Nach dem schlechten Abschneiden der Union bei der Bundestagswahl hatten CDU und CSU vereinbart, vor Gesprächen mit möglichen Koalitionspartnern zunächst intern die Linie zu klären. Die Spitzen der Schwesterparteien wollen sich am 8. Oktober in Berlin treffen. Für die nächsten Tage sagte Seehofer laut „SZ“ alle öffentlichen Termine ab und arbeitet an einer Strategie für die Gespräche mit Merkel. Ein Jamaika-Bündnis gilt als einzig denkbare Regierungsoption, weil die SPD einer erneuten großen Koalition eine klare Absage erteilt hatte. Neben den Differenzen innerhalb der Union zeichnen sich auch langwierige Gespräche mit den beiden kleinen Parteien ab: Am Wochenende hatten sich FDP-Chef Christian Lindner und die Grünen-Fraktionsvorsitzende Katrin Göring-Eckardt dafür ausgesprochen, dass ihre Parteien zunächst jeweils bilateral mit der Union verhandeln.

Ohnehin werden ernsthafte Sondierungen erst nach der Landtagswahl in Niedersachsen am 15. Oktober erwartet.

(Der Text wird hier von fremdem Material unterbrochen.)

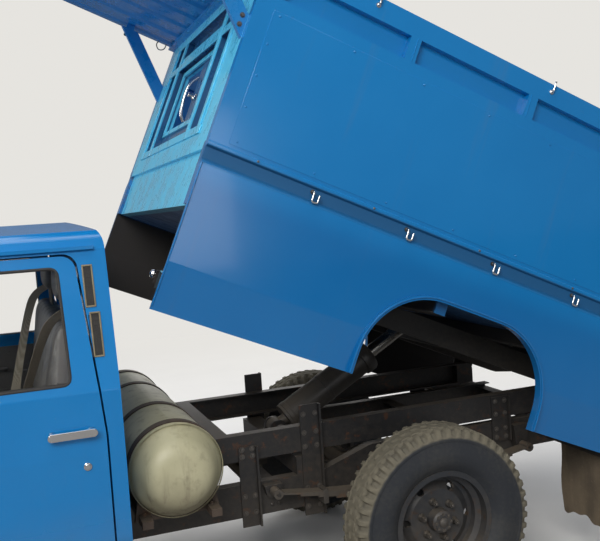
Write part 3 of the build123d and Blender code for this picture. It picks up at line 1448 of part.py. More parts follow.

Kritik am schleppenden Verhandlungsprozess kam von der SPD. „Wenn der bisherige Ablauf und die Organisation der Sondierungsgespräche ein Vorgeschmack auf das Regierungsgeschäft sind, dann kommen turbulente Zeiten auf Deutschland zu“, sagte SPD-Parlamentsgeschäftsführer Carsten Schneider sagte der „Welt“. „Man kann nicht alle Probleme und Entscheidungen in jedweder theoretisch denkbaren Gesprächskonstellation der neuen Koalitionsformation vordiskutieren.“

Grüne seien „spitz wie die Komantschen-Pfeile aufs Regieren“

Linken-Fraktionschef Dietmar Bartsch warf FDP und Grünen vor, sie verhandelten zwar noch nicht miteinander, „zocken aber schon kräftig“. Die Grünen seien „spitz wie die Komantschen-Pfeile aufs Regieren, können überhaupt nicht abwarten“. Bartsch bezeichnete CDU, CSU, FDP und Grüne als „Quartett infernale“ und forderte die potenziellen Regierungsparteien auf, sie sollten „die Herausforderungen des Landes angehen und nicht zuerst das eigene Ministeramt im Blick haben“.

Der scheidende Bundesfinanzminister Wolfgang Schäuble (CDU) zeigte sich derweil „ganz überzeugt“, dass Union, FDP und Grüne eine Regierung bilden würden. „Das wird ein bisschen Zeit brauchen, aber es wird eine sehr gute und auch pro-europäische Regierung sein, da habe ich keinen Zweifel“, sagte er bei einem Besuch in Paris. Bei den Koalitionsgesprächen wird Schäuble, der neuer Bundestagspräsident werden soll, aber wohl keine Rolle mehr spielen.